(Extracted records)
━━━━━━━━━━━━━━━━━━━━
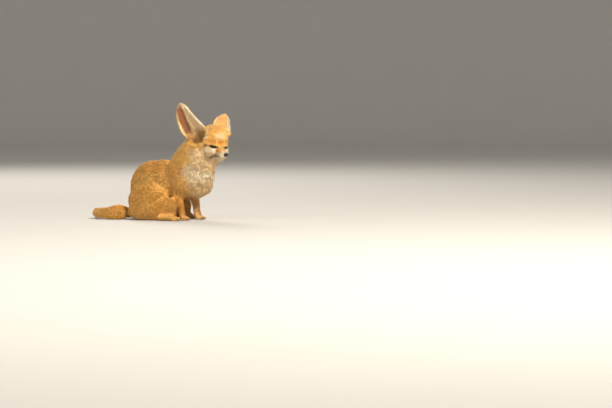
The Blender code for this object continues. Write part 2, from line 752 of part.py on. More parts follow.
def join_locks(piece, locks):
    boolean(piece, locks, "UNION", "MANIFOLD")
    discard(locks)
    keep_largest(piece)


def keep_off(piece, mass, beyond):
    """Cuts a piece's locks clear of what the mass fills in the region beyond a seam."""
    skin = copy_of(mass, "skin")
    for vert in skin.data.vertices:
        vert.co += vert.normal * GAP
    region = box("region", *beyond, grow=GAP * 0.9)
    boolean(region, [skin], "INTERSECT", "MANIFOLD")
    boolean(piece, [region], "DIFFERENCE", "MANIFOLD")
    discard([skin, region])
    keep_largest(piece)


def make_tail():
    """The tail from its root behind the rump to its tip, as a core with locks."""
    path = smooth_path(TAIL_STATIONS, 3)
    core = []
    for i, (centre, width, height) in enumerate(path):
        share = between(TAIL_CORE, i / (len(path) - 1))[0]
        core.append((centre, width * share, height * share))
    bm = bmesh.new()
    add_limb(bm, WORLD, core, sides=10, steps=1)
    tail = object_from("tail", bm)
    join_locks(tail, tail_locks())
    cut_away(tail, *resting_box(**TAIL_FROM_TORSO, size=0.3, below=True), grow=GAP)
    return tail


def plain_material(name, colour, roughness):
    material = bpy.data.materials.new(name)
    material.use_nodes = True
    shader = material.node_tree.nodes["Principled BSDF"]
    shader.inputs["Base Color"].default_value = (*colour, 1.0)
    shader.inputs["Roughness"].default_value = roughness
    shader.inputs["Metallic"].default_value = 0.0
    material.diffuse_color = (*colour, 1.0)
    return material


def paint(piece):
    """Gives a piece the plain colour of its coat or skin, and the tail its dark tip."""
    colour, roughness = COLOURS[piece.name.split("_")[0]]
    piece.data.materials.clear()
    piece.data.materials.append(plain_material(piece.name, colour, roughness))
    if piece.name == "tail":
        piece.data.materials.append(plain_material("tail_tip", TAIL_TIP_COLOUR, roughness))
        for face in piece.data.polygons:
            face.material_index = int(face.center.y + piece.location.y > TAIL_TIP_FROM)


def gather(pieces):
    """Puts the pieces in one collection under an empty, over the middle of the floor, each about its own centre."""
    group = bpy.data.collections.new("fennec_fox")
    bpy.context.scene.collection.children.link(group)
    corners = [vert.co for piece in pieces for vert in piece.data.vertices]
    middle = [(min(c[i] for c in corners) + max(c[i] for c in corners)) / 2 for i in range(2)]
    stand = bpy.data.objects.new("fennec_fox", None)
    stand.location = (-middle[0], -middle[1], 0)
    group.objects.link(stand)
    for piece in pieces:
        verts = [vert.co for vert in piece.data.vertices]
        centre = Vector([(min(c[i] for c in verts) + max(c[i] for c in verts)) / 2 for i in range(3)])
        piece.data.transform(Matrix.Translation(-centre))
        piece.data.shade_smooth()
        piece.data.set_sharp_from_angle(angle=SHARP_ANGLE)
        piece.location = centre
        piece.parent = stand
        paint(piece)
        bpy.context.scene.collection.objects.unlink(piece)
        group.objects.link(piece)


def main():
    clear_scene()
    ears = {side: Ear(pose) for side, pose in EAR_POSES.items()}
    trunk = trunk_mass()
    body = body_mass(trunk)
    head = head_mass(trunk, ears.values())
    discard([trunk])
    head_locks = coat_locks(head, HEAD_LOCK_FANS)
    neck_locks = coat_locks(head, NECK_LOCK_FANS)
    torso_locks = coat_locks(body, TORSO_LOCK_FANS)
    above = coat_locks(head, NECK_LOCK_FANS, grow=GAP)
    for lock in torso_locks:
        boolean(lock, above, "DIFFERENCE", "MANIFOLD")
    discard(above)
    over_neck = copy_of(head, "over_neck")
    over_torso = copy_of(body, "over_torso")
    neck_side = resting_box(**HEAD_FROM_NECK, size=0.3)
    torso_side = resting_box(**NECK_FROM_TORSO, size=0.3, below=True)
    neck = carve(head, "neck", *neck_side)
    cut_away(neck, *torso_side, grow=GAP)
    join_locks(head, head_locks)
    keep_off(head, over_neck, neck_side)
    join_locks(neck, neck_locks)
    keep_off(neck, over_torso, torso_side)
    discard([over_neck, over_torso])
    for ear in ears.values():
        hollow_ear(head, ear)
    shells = [ear_shell("shell", ear) for ear in ears.values()]
    boolean(head, shells, "UNION")
    discard(shells)
    pieces = []
    for side, ear in ears.items():
        seam = ear.frame(EAR_SEAM)
        pieces.append(carve(head, "ear_" + side, seam, (0, 0, 0.06), (0.062, 0.062, 0.12)))
    pieces.extend(cut_eyes(head))
    pieces.append(cut_nose(head))
    cut_mouth(head)
    join_locks(body, torso_locks)
    cut_away(body, *resting_box(**NECK_FROM_TORSO, size=0.3))
    cut_away(body, *resting_box(**TAIL_FROM_TORSO, size=0.3))
    pieces.extend(part_legs(body))
    head.name = "head"
    body.name = "torso"
    pieces.extend((head, neck, body, make_tail()))
    trim_floor(pieces)
    gather(pieces)


main()
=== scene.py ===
"""Dresses the fixed frame of a sitting fennec fox: skin, coat, eyes, lids, nose, lips, whiskers and claws.

Lengths are in metres, in the frame's own axes: +Z up, and +X the way that the body mostly faces.
"""

import math

import bmesh
import bpy
import numpy as np
from bpy.props import FloatProperty, FloatVectorProperty, IntProperty, PointerProperty
from mathutils import Matrix, Vector
from mathutils.bvhtree import BVHTree
from mathutils.geometry import barycentric_transform
from mathutils.kdtree import KDTree


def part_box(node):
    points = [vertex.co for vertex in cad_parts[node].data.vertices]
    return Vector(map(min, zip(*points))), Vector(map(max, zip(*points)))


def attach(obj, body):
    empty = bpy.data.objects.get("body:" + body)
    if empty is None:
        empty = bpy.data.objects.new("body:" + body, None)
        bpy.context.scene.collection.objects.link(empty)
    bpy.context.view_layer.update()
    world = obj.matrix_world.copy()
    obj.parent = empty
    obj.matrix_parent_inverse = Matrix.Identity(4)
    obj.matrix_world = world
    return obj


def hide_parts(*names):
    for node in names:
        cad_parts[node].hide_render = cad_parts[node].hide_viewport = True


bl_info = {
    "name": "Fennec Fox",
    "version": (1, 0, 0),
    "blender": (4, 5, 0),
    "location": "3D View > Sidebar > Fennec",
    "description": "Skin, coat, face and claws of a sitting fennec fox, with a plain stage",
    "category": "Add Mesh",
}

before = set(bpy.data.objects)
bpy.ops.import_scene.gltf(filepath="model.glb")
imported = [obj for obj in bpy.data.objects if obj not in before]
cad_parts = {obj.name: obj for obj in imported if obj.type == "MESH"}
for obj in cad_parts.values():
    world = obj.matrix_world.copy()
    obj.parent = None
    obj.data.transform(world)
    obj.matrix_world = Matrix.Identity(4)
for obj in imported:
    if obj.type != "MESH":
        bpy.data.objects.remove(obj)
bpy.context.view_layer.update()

FLESH = (
    "head", "ear_left", "ear_right", "neck", "torso", "foreleg_left", "foreleg_right", "forepaw_left",
    "forepaw_right", "thigh_left", "thigh_right", "hindfoot_left", "hindfoot_right", "tail",
)
KIND = np.array([node.split("_")[0] for node in FLESH])
SIDES = (("left", 1), ("right", -1))

# Places in the head's frame, which has x forwards, y to the left and its origin midway between the eyes.
EYE_AT = Vector((-0.002, 0.016, 0.0))
EYE_RADIUS = 0.0084
GAZE = math.radians(32)
EYE_SLANT = math.radians(4)
SLIT_HALF = (0.0098, 0.0025)
NOSE_AT = Vector((0.0318, 0.0, -0.0125))
NOSE_RADII = (0.0048, 0.0062, 0.0047)
NOSTRIL_AT = Vector((0.0358, 0.0031, -0.0124))
MOUTH_LINE = (
    (0.0325, 0.0000, -0.0212),
    (0.0300, 0.0040, -0.0218),
    (0.0240, 0.0085, -0.0223),
    (0.0155, 0.0120, -0.0228),
    (0.0065, 0.0155, -0.0236),
    (-0.0020, 0.0190, -0.0256),
)
WHISKER_PAD = Vector((0.0205, 0.0095, -0.0160))

# The head and the body stand turned like this, and the head's origin is here in the frame of design.
HEAD_YAW = math.radians(-50)
HEAD_ROLL = math.radians(-3)
HEAD_PLACE = Vector((0.1195, -0.051, 0.1762))
BODY_YAW = math.radians(-20)
EAR_POSES = {
    "right": {"root": (-0.0365, -0.0330, 0.025), "rise": (-0.0350, -0.0360, 0.0735), "turn": 58, "bow": 0.0062,
              "swell": (0.25, 0.0025), "drop": 0.0045, "lean": 0.0},
    "left": {"root": (-0.0345, 0.0300, 0.025), "rise": (-0.0440, 0.0455, 0.0560), "turn": 118, "bow": 0.0050,
             "swell": (0.75, 0.0045), "drop": 0.0020, "lean": 0.0040},
}
# The tail's middle line and its half thickness there, from its root to its tip.
TAIL_LINE = (
    ((-0.066, 0.030, 0.022), 0.0110),
    ((-0.095, 0.022, 0.016), 0.0135),
    ((-0.130, 0.010, 0.015), 0.0148),
    ((-0.160, 0.006, 0.015), 0.0150),
    ((-0.177, 0.023, 0.015), 0.0150),
    ((-0.176, 0.048, 0.015), 0.0150),
    ((-0.161, 0.071, 0.0145), 0.0145),
    ((-0.146, 0.093, 0.0135), 0.0130),
    ((-0.135, 0.111, 0.011), 0.0090),
    ((-0.129, 0.119, 0.0085), 0.0035),
)
# The ear's cup: rows of height from its root to its tip, half width and depth, the sweep of its section, and the share
# of the depth that its rims stand in front of its middle.
EAR_FORM = (
    (-0.30, 0.0110, 0.0080),
    (-0.10, 0.0215, 0.0195),
    (0.20, 0.0240, 0.0190),
    (0.60, 0.0190, 0.0130),
    (0.90, 0.0112, 0.0055),
    (1.00, 0.0042, 0.0010),
)
EAR_SWEEP = math.radians(78)
EAR_FORWARD = 0.35
# Each foot's middle, in the body's frame, and how far the left forefoot stands ahead.
FEET = {"forepaw": Vector((0.050, 0.023, 0.0045)), "hindfoot": Vector((0.036, 0.051, 0.0048))}
FOREFOOT_STEP = {"left": 0.020, "right": 0.0}
TOE_RADII = Vector((0.0080, 0.0044, 0.0060))
TOE_SPREAD = 0.0062

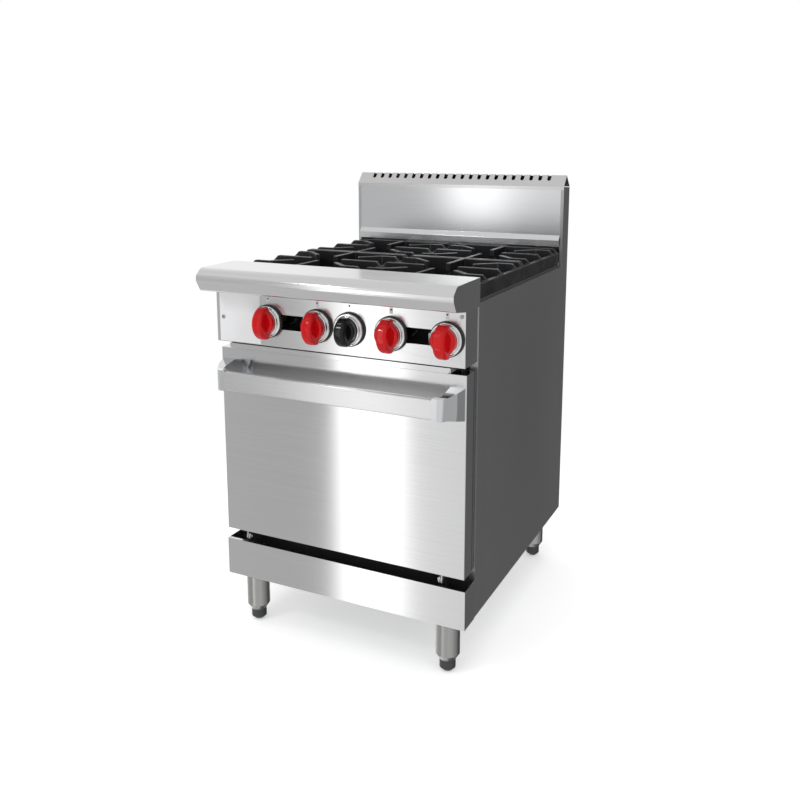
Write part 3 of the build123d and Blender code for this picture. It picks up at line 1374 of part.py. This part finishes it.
def main():
    os.makedirs("parts", exist_ok=True)
    right, left = both_sides(side_panel())
    save("side_panel_right", right)
    save("side_panel_left", left)
    save("back_panel", back_panel())
    save("base_frame", base_frame())
    save("kick_plate", kick_plate())
    save("oven_front_frame", oven_front_frame())
    save("landing_ledge", landing_ledge())
    save("control_panel", control_panel())
    save("label_plate", label_plate())
    save("knob_gaskets", [knob_gasket(x) for x in knob_places()])
    save("burner_bezels", [bezel(x) for x in BURNER_KNOB_XS])
    save("thermostat_bezel", bezel(THERMOSTAT_X))
    for index, x in enumerate(BURNER_KNOB_XS):
        burner_knob = knob(x, BURNER_KNOB_RADIUS, BURNER_GRIP_UP, BURNER_GRIP_DOWN)
        save(f"burner_knob_{index + 1}", burner_knob)
    thermostat_grip = (THERMOSTAT_GRIP_UP, THERMOSTAT_GRIP_DOWN)
    save("thermostat_knob", knob(THERMOSTAT_X, THERMOSTAT_KNOB_RADIUS, *thermostat_grip))
    save("panel_screws", panel_screws())

    save("burner_box", burner_box())
    save("grate_cross_rail", grate_cross_rail())
    front_y, back_y = GRATE_YS
    save("grate_front_left", placed_grate(-GRATE_X, front_y))
    save("grate_front_right", placed_grate(GRATE_X, front_y))
    save("grate_rear_left", placed_grate(-GRATE_X, back_y))
    save("grate_rear_right", placed_grate(GRATE_X, back_y))
    save("crumb_tray", crumb_tray())
    save("tray_runners", tray_runners())

    save("gas_manifold", gas_manifold())
    save("burner_valves", [burner_valve(x) for x in BURNER_KNOB_XS])
    save("thermostat", thermostat())
    save("oven_gas_tube", oven_gas_tube())
    save("safety_valve", safety_valve())
    save("pilot_tubes", [pilot_tube(x) for x in pilot_xs()])
    places = burner_places()
    save("burner_bodies", [burner_body(*place) for place in places])
    save("burner_heads", [Pos(x, y, HEAD_Z) * burner_head() for _, x, y in places])

    save("oven_liner", oven_liner())
    save("oven_deck", oven_deck())
    save("fire_box", fire_box())
    save("oven_burner", oven_burner())
    save("flame_baffle", flame_baffle())
    save("oven_insulation", oven_insulation())
    save("door_gasket", door_gasket())
    save("flue_duct", flue_duct())
    save("rack_guides", both_sides(rack_guide()))
    save("oven_rack", oven_rack())

    save("door_skin", door_skin())
    save("door_liner", door_liner())
    save("door_insulation", door_insulation())
    save("handle_bar", handle_bar())
    right, left = both_sides(handle_bracket())
    save("handle_bracket_right", right)
    save("handle_bracket_left", left)
    save("hinge_brackets", both_sides(hinge_bracket()))
    save("door_hinge_arms", both_sides(door_hinge_arm()))

    save("legs", [leg(x, y) for x, y in leg_places().values()])
    for name, (x, y) in leg_places().items():
        save(f"foot_{name}", foot(x, y))

    save("riser_panel", riser_panel())
    save("riser_shell", riser_shell())
    save("riser_cap", riser_cap())


main()
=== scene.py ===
import math
import bmesh
import bpy
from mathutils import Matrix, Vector


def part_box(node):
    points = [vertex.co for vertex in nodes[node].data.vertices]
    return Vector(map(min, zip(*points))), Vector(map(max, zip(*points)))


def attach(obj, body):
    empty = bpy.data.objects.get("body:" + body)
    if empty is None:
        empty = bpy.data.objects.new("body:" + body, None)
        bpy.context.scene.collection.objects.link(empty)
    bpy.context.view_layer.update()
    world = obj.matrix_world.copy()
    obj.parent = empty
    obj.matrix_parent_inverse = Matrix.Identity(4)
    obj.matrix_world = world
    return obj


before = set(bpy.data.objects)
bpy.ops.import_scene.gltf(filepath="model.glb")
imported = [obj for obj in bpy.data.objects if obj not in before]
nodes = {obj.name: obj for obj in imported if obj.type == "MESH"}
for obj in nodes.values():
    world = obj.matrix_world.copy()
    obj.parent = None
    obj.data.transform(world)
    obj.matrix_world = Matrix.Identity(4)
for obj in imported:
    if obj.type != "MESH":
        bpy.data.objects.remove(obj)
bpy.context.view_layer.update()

scene = bpy.context.scene
scene.view_settings.view_transform = "Standard"

MM = 0.001
door_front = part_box("door_skin")[0][1]

# Camera, placed from the door's face

CAMERA_ASIDE = 0.9287
CAMERA_DISTANCE = 1.5983
CAMERA_HEIGHT = 1.1388
CAMERA_TURN = math.radians(25.885)
CAMERA_TILT = math.radians(10.236)

def make_camera():
    data = bpy.data.cameras.new("camera")
    data.lens = 39.576
    data.sensor_width = 36.0
    data.shift_y = -0.12
    data.clip_start = 0.05
    data.clip_end = 60.0
    cam = bpy.data.objects.new("camera", data)
    scene.collection.objects.link(cam)
    cam.location = (CAMERA_ASIDE, door_front - CAMERA_DISTANCE, CAMERA_HEIGHT)
    cam.rotation_euler = (math.pi / 2 - CAMERA_TILT, 0.0, CAMERA_TURN)
    scene.camera = cam


make_camera()

# Materials


class Graph:
    """A small helper for wiring one material's nodes."""

    def __init__(self, name, colour, metallic=0.0, roughness=0.5, **fixed):
        self.material = bpy.data.materials.new(name)
        self.material.use_nodes = True
        self.tree = self.material.node_tree
        self.bsdf = self.tree.nodes["Principled BSDF"]
        self.bsdf.inputs["Base Color"].default_value = (*colour, 1.0)
        self.bsdf.inputs["Metallic"].default_value = metallic
        self.bsdf.inputs["Roughness"].default_value = roughness
        for key, value in fixed.items():
            self.bsdf.inputs[key.replace("_", " ")].default_value = value
        self.where = self.tree.nodes.new("ShaderNodeTexCoord").outputs["Object"]

    def link(self, source, target):
        self.tree.links.new(source, target)

    def noise(self, scale, detail=3.0, roughness=0.55, stretch=(1.0, 1.0, 1.0)):
        mapping = self.tree.nodes.new("ShaderNodeMapping")
        mapping.inputs["Scale"].default_value = stretch
        self.link(self.where, mapping.inputs["Vector"])
        texture = self.tree.nodes.new("ShaderNodeTexNoise")
        texture.inputs["Scale"].default_value = scale
        texture.inputs["Detail"].default_value = detail
        texture.inputs["Roughness"].default_value = roughness
        self.link(mapping.outputs["Vector"], texture.inputs["Vector"])
        return texture.outputs["Fac"]

    def ramp(self, source, low, high, start=0.3, end=0.7):
        ramp = self.tree.nodes.new("ShaderNodeMapRange")
        ramp.inputs["From Min"].default_value = start
        ramp.inputs["From Max"].default_value = end
        ramp.inputs["To Min"].default_value = low
        ramp.inputs["To Max"].default_value = high
        self.link(source, ramp.inputs["Value"])
        return ramp.outputs["Result"]

    def math(self, operation, first, second):
        node = self.tree.nodes.new("ShaderNodeMath")
        node.operation = operation
        for index, value in enumerate((first, second)):
            if isinstance(value, (int, float)):
                node.inputs[index].default_value = value
            else:
                self.link(value, node.inputs[index])
        return node.outputs["Value"]

    def mix(self, factor, first, second):
        node = self.tree.nodes.new("ShaderNodeMix")
        node.data_type = "RGBA"
        self.link(factor, node.inputs["Factor"])
        node.inputs[6].default_value = (*first, 1.0)
        node.inputs[7].default_value = (*second, 1.0)
        return node.outputs[2]

    def base(self, source):
        self.link(source, self.bsdf.inputs["Base Color"])

    def rough(self, source):
        self.link(source, self.bsdf.inputs["Roughness"])

    def bump(self, source, strength, distance):
        node = self.tree.nodes.new("ShaderNodeBump")
        node.inputs["Strength"].default_value = strength
        node.inputs["Distance"].default_value = distance
        self.link(source, node.inputs["Height"])
        self.link(node.outputs["Normal"], self.bsdf.inputs["Normal"])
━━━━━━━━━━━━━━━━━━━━
Which lines above contain the word "with"? Copy each of them.

    """The tail from its root behind the rump to its tip, as a core with locks."""
    "description": "Skin, coat, face and claws of a sitting fennec fox, with a plain stage",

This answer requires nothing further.